I was always gay. Instead of idle, my queerness behaved as some untamed, unseen captive, knowing they need sustenance to survive but unsure of what. They claw and whimper. The beast sheltered from the surface of the hole for what seemed like millennia.

The stifled creature, however, was far from silent. Although I failed to hear a weep, they infiltrated every aspect of my life, from my friendships to romantic partnerships, to school, to my future. My queerness was my entire existence.

Yet the world I inhabited was unfit for a creature so honest. A world of hyper-masculine varsity sports and watching gay porn as punishment for losing a bet. A world of binge-drinking weekends and who got the most pussy. A world of 4-hour Call of Duty sessions, where the only words I may say to the other boys include “shoot them” or “fuck”. This was not a world for the vulnerable or tender.

So the prisoner hunkered. As my queerness was protected from the surface, I was kept from knowing what was buried inside. Someone locked this creature away long before I was conscious. The moment of their liberation far off. With no key of my own, I was unaware even of what to look for.

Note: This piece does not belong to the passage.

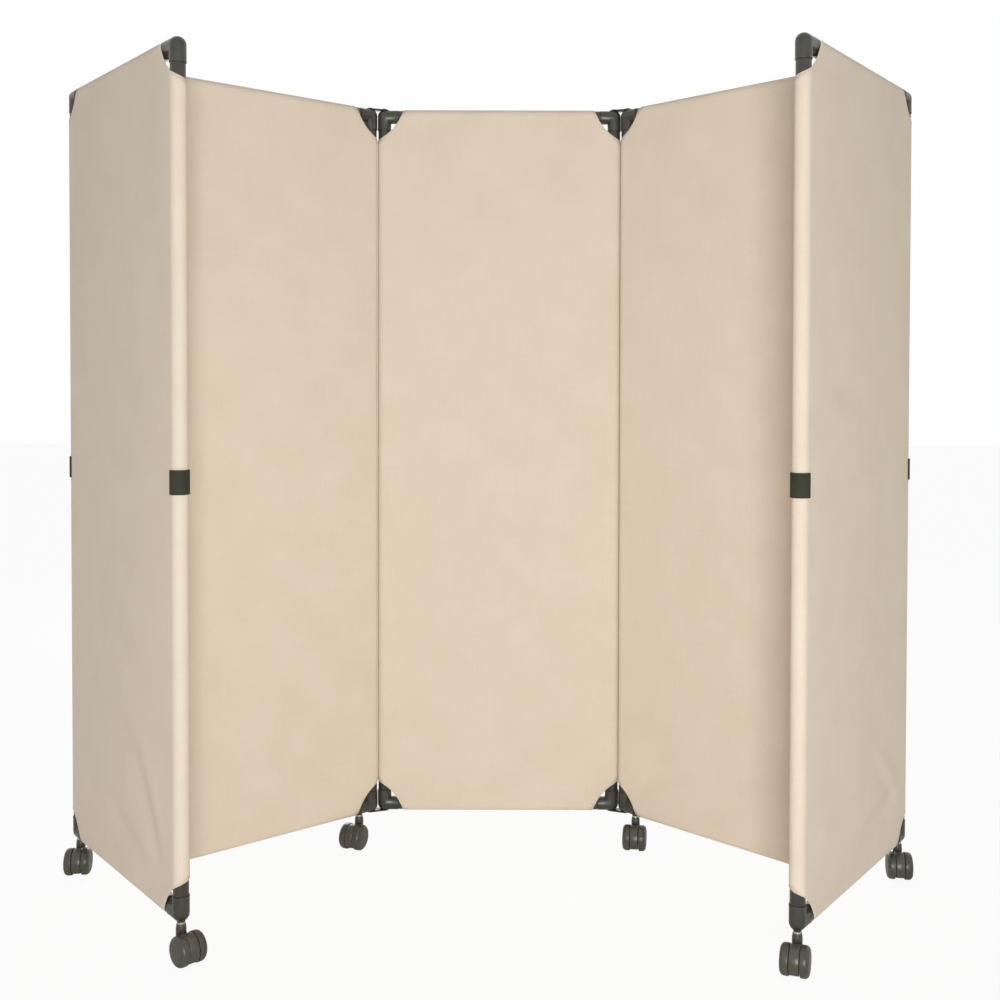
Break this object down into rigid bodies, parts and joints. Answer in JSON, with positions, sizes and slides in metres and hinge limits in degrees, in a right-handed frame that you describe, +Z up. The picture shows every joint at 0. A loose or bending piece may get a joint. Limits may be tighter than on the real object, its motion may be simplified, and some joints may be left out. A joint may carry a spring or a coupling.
{
  "type": "ward privacy screen",
  "caption": "Free-standing folding screen of hinged cloth panels on round tube frames, with a cross wing at each end and twin-wheel swivel casters.",
  "frame": {"origin": "on the floor, under the middle of the whole screen as it stands in the picture", "axes": "+X across the screen to the right as seen from the front, -Y towards the viewer, +Z up"},
  "size_m": [1.9752, 0.7418, 1.8298],
  "materials": {
    "cloth": "beige plain weave",
    "tube": "dark bronze powder coat",
    "elbow": "dark bronze, semi-gloss",
    "link": "dark bronze powder coat",
    "caster_body": "dark grey-green, semi-gloss",
    "wheel": "dark grey-green"
  },
  "bodies": {
    "centre_panel": {"centre_cover": "cloth", "centre_left_post": "tube", "centre_right_post": "tube", "centre_bottom_rail": "tube", "centre_top_rail": "tube", "centre_bottom_left_elbow": "elbow", "centre_top_left_elbow": "elbow", "centre_bottom_right_elbow": "elbow", "centre_top_right_elbow": "elbow"},
    "left_hinge_link": {"left_link": "link"},
    "left_panel": {"left_cover": "cloth", "left_end_post": "tube", "left_hinge_post": "tube", "left_bottom_rail": "tube", "left_top_rail": "tube", "left_bottom_end_elbow": "elbow", "left_top_end_elbow": "elbow", "left_bottom_hinge_elbow": "elbow", "left_top_hinge_elbow": "elbow"},
    "left_wing": {"left_wing_cover": "cloth", "left_wing_far_post": "tube", "left_wing_near_post": "tube", "left_wing_bottom_rail": "tube", "left_wing_top_rail": "tube", "left_wing_bottom_far_elbow": "elbow", "left_wing_top_far_elbow": "elbow", "left_wing_bottom_near_elbow": "elbow", "left_wing_top_near_elbow": "elbow"},
    "left_hinge_caster": {"left_hinge_caster_body": "caster_body"},
    "left_hinge_wheels": {"left_hinge_caster_wheels": "wheel"},
    "left_near_caster": {"left_near_caster_body": "caster_body"},
    "left_near_wheels": {"left_near_caster_wheels": "wheel"},
    "left_far_caster": {"left_far_caster_body": "caster_body"},
    "left_far_wheels": {"left_far_caster_wheels": "wheel"},
    "right_hinge_link": {"right_link": "link"},
    "right_panel": {"right_cover": "cloth", "right_hinge_post": "tube", "right_end_post": "tube", "right_bottom_rail": "tube", "right_top_rail": "tube", "right_bottom_hinge_elbow": "elbow", "right_top_hinge_elbow": "elbow", "right_bottom_end_elbow": "elbow", "right_top_end_elbow": "elbow"},
    "right_wing": {"right_wing_cover": "cloth", "right_wing_near_post": "tube", "right_wing_far_post": "tube", "right_wing_bottom_rail": "tube", "right_wing_top_rail": "tube", "right_wing_bottom_near_elbow": "elbow", "right_wing_top_near_elbow": "elbow", "right_wing_bottom_far_elbow": "elbow", "right_wing_top_far_elbow": "elbow"},
    "right_hinge_caster": {"right_hinge_caster_body": "caster_body"},
    "right_hinge_wheels": {"right_hinge_caster_wheels": "wheel"},
    "right_near_caster": {"right_near_caster_body": "caster_body"},
    "right_near_wheels": {"right_near_caster_wheels": "wheel"},
    "right_far_caster": {"right_far_caster_body": "caster_body"},
    "right_far_wheels": {"right_far_caster_wheels": "wheel"}
  },
  "joints": [
    {"name": "left_link_fold", "type": "hinge", "parent": "centre_panel", "child": "left_hinge_link", "pos_m": [-0.26776, 0.35446, 0], "axis": [0, 0, 1], "range_deg": [-109.9, 70.1]},
    {"name": "left_panel_fold", "type": "hinge", "parent": "left_hinge_link", "child": "left_panel", "pos_m": [-0.30114, 0.34238, 0], "axis": [0, 0, 1], "range_deg": [-109.9, 70.1]},
    {"name": "left_wing_turn", "type": "hinge", "parent": "left_panel", "child": "left_wing", "pos_m": [-0.73944, -0.0228, 0], "axis": [0, 0, -1], "range_deg": [-90, 90]},
    {"name": "left_hinge_swivel", "type": "hinge", "parent": "left_panel", "child": "left_hinge_caster", "pos_m": [-0.32726, 0.32061, 0], "axis": [0, 0, 1], "continuous": true},
    {"name": "left_hinge_roll", "type": "hinge", "parent": "left_hinge_caster", "child": "left_hinge_wheels", "pos_m": [-0.33683, 0.2943, 0.03], "axis": [0.9397, -0.342, 0], "continuous": true},
    {"name": "left_near_swivel", "type": "hinge", "parent": "left_wing", "child": "left_near_caster", "pos_m": [-0.59526, -0.27396, 0], "axis": [0, 0, 1], "continuous": true},
    {"name": "left_near_roll", "type": "hinge", "parent": "left_near_caster", "child": "left_near_wheels", "pos_m": [-0.57547, -0.29376, 0.03], "axis": [0.7071, 0.7071, 0], "continuous": true},
    {"name": "left_far_swivel", "type": "hinge", "parent": "left_wing", "child": "left_far_caster", "pos_m": [-0.96045, 0.16434, 0], "axis": [0, 0, 1], "continuous": true},
    {"name": "left_far_roll", "type": "hinge", "parent": "left_far_caster", "child": "left_far_wheels", "pos_m": [-0.95655, 0.13662, 0.03], "axis": [0.9903, 0.1392, 0], "continuous": true},
    {"name": "right_link_fold", "type": "hinge", "parent": "centre_panel", "child": "right_hinge_link", "pos_m": [0.30274, 0.35446, 0], "axis": [0, 0, 1], "range_deg": [-68.4, 111.6]},
    {"name": "right_panel_fold", "type": "hinge", "parent": "right_hinge_link", "child": "right_panel", "pos_m": [0.33575, 0.34139, 0], "axis": [0, 0, 1], "range_deg": [-68.4, 111.6]},
    {"name": "right_wing_turn", "type": "hinge", "parent": "right_panel", "child": "right_wing", "pos_m": [0.75163, -0.04914, 0], "axis": [0, 0, -1], "range_deg": [-83, 97]},
    {"name": "right_hinge_swivel", "type": "hinge", "parent": "right_panel", "child": "right_hinge_caster", "pos_m": [0.36054, 0.31812, 0], "axis": [0, 0, 1], "continuous": true},
    {"name": "right_hinge_roll", "type": "hinge", "parent": "right_hinge_caster", "child": "right_hinge_wheels", "pos_m": [0.35567, 0.29054, 0.03], "axis": [0.9848, -0.1736, 0], "continuous": true},
    {"name": "right_near_swivel", "type": "hinge", "parent": "right_wing", "child": "right_near_caster", "pos_m": [0.62351, -0.30886, 0], "axis": [0, 0, 1], "continuous": true},
    {"name": "right_near_roll", "type": "hinge", "parent": "right_near_caster", "child": "right_near_wheels", "pos_m": [0.61393, -0.33517, 0.03], "axis": [0.9397, -0.342, 0], "continuous": true},
    {"name": "right_far_swivel", "type": "hinge", "parent": "right_wing", "child": "right_far_caster", "pos_m": [0.96045, 0.15151, 0], "axis": [0, 0, 1], "continuous": true},
    {"name": "right_far_roll", "type": "hinge", "parent": "right_far_caster", "child": "right_far_wheels", "pos_m": [0.95655, 0.12379, 0.03], "axis": [0.9903, -0.1392, 0], "continuous": true}
  ]
}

Clues of my queerness lived only in small moments. Hunches. Slight aftershocks of taps on the bars or echoes in the cavern: ripples on my skin. Like choosing a direction to walk from the brush of the breeze or holding back words because of a knot in your chest.

These ripples choked my teenage years, like with my friend Brad. Sudden arousal when moments became quiet. Alone, one thought trickled in, then another, until Brad was more than a friend. He was a glimpse into another universe. How was I to know how to say those words? I stayed silent. The opportunity went so quickly, and the telescope buried so deep, I was dubious on how to look. The vision passed. The familiar reality returned. Those inklings were thrown away like old notes on the counter. Until the next note came. Again, thrown away.

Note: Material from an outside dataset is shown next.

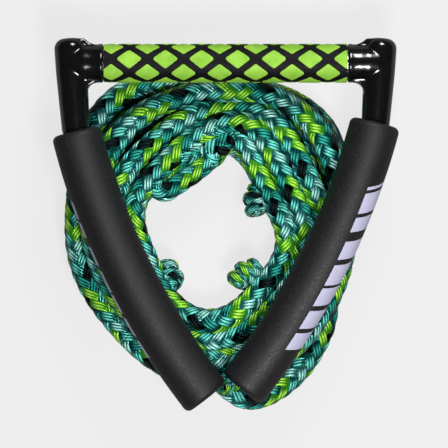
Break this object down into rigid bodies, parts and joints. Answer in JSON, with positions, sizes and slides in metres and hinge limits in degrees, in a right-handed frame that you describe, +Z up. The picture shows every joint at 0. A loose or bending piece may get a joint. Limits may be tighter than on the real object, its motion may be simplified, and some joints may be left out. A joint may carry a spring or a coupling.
{
  "type": "tow rope handle",
  "caption": "Short tow rope handle with a ribbed grip bar, moulded elbow caps, two curved foam floats and a thick braided tow line lying coiled beneath it.",
  "frame": {"origin": "middle of the handle's own box, without the tow line", "axes": "+X along the grip bar, +Y from the apex of the floats to the bar, +Z up, away from the surface that the coil lies on"},
  "size_m": [0.2576, 0.2796, 0.0791],
  "materials": {
    "bar_alloy": "satin",
    "grip_rubber": "satin",
    "cap_plastic": "gloss",
    "bush_nylon": "satin",
    "float_foam": "matte",
    "bridle_rope": "satin",
    "tow_rope": "satin"
  },
  "bodies": {
    "line": {"rope_coil": "tow_rope", "rope_lead": "tow_rope", "stopper_knot_1": "tow_rope", "stopper_knot_2": "tow_rope", "stopper_knot_3": "tow_rope", "tow_eye": "tow_rope", "eye_splice": "tow_rope"},
    "bridle": {"float_left": "float_foam", "float_right": "float_foam", "bridle_rope_left": "bridle_rope", "bridle_rope_right": "bridle_rope", "bridle_knot": "bridle_rope"},
    "bar": {"bar_tube": "bar_alloy", "grip_sleeve": "grip_rubber", "end_cap_left": "cap_plastic", "end_cap_right": "cap_plastic", "tube_bush_left": "bush_nylon", "tube_bush_right": "bush_nylon", "bridle_rope_bar": "bridle_rope"}
  },
  "joints": [
    {"name": "handle_lift", "type": "hinge", "parent": "line", "child": "bridle", "pos_m": [0.008, -0.133, -0.0286], "axis": [1, 0, 0], "range_deg": [0, 150]},
    {"name": "bar_fold", "type": "hinge", "parent": "bridle", "child": "bar", "pos_m": [0, 0.0714, 0], "axis": [0.9996, 0.0297, 0], "range_deg": [0, 24]}
  ]
}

I fed the impulse, sometimes running the films over in my mind. Sometimes watching porn. I still wiped off any curiosity after holding a 5-inch screen to my head, watching two men penetrate each other. Odd, I thought. I understand this.

To keep face, I chased girls. It was like feeding the caged beast water, and the ripples followed. I needed perfect women. I obsessed with the chase and let them go as quickly as I caught on. Often I committed to nothing more than a drunk hook-up. I attracted the most beautiful people I ever knew and thought, “You’re good, but there must be better.” What was better, J.S.? If only I knew.

When I did date, I was desperate for a way out. One junior year girlfriend “cheated” on me with her ex-boyfriend right when we began dating. The infidelity came to light months later. I made sure to end our fling quickly. I left no room for consideration. This girl took my virginity. She meant something to me. I gave my innocence to her. I was devastated, I deemed. She was too. She was perplexed why an innocuous moment from long ago meant it had to end now. She was right, of course. She was also wrong because this had nothing to do with her. She took nothing from me. I had nothing to give. I dare not tell her that.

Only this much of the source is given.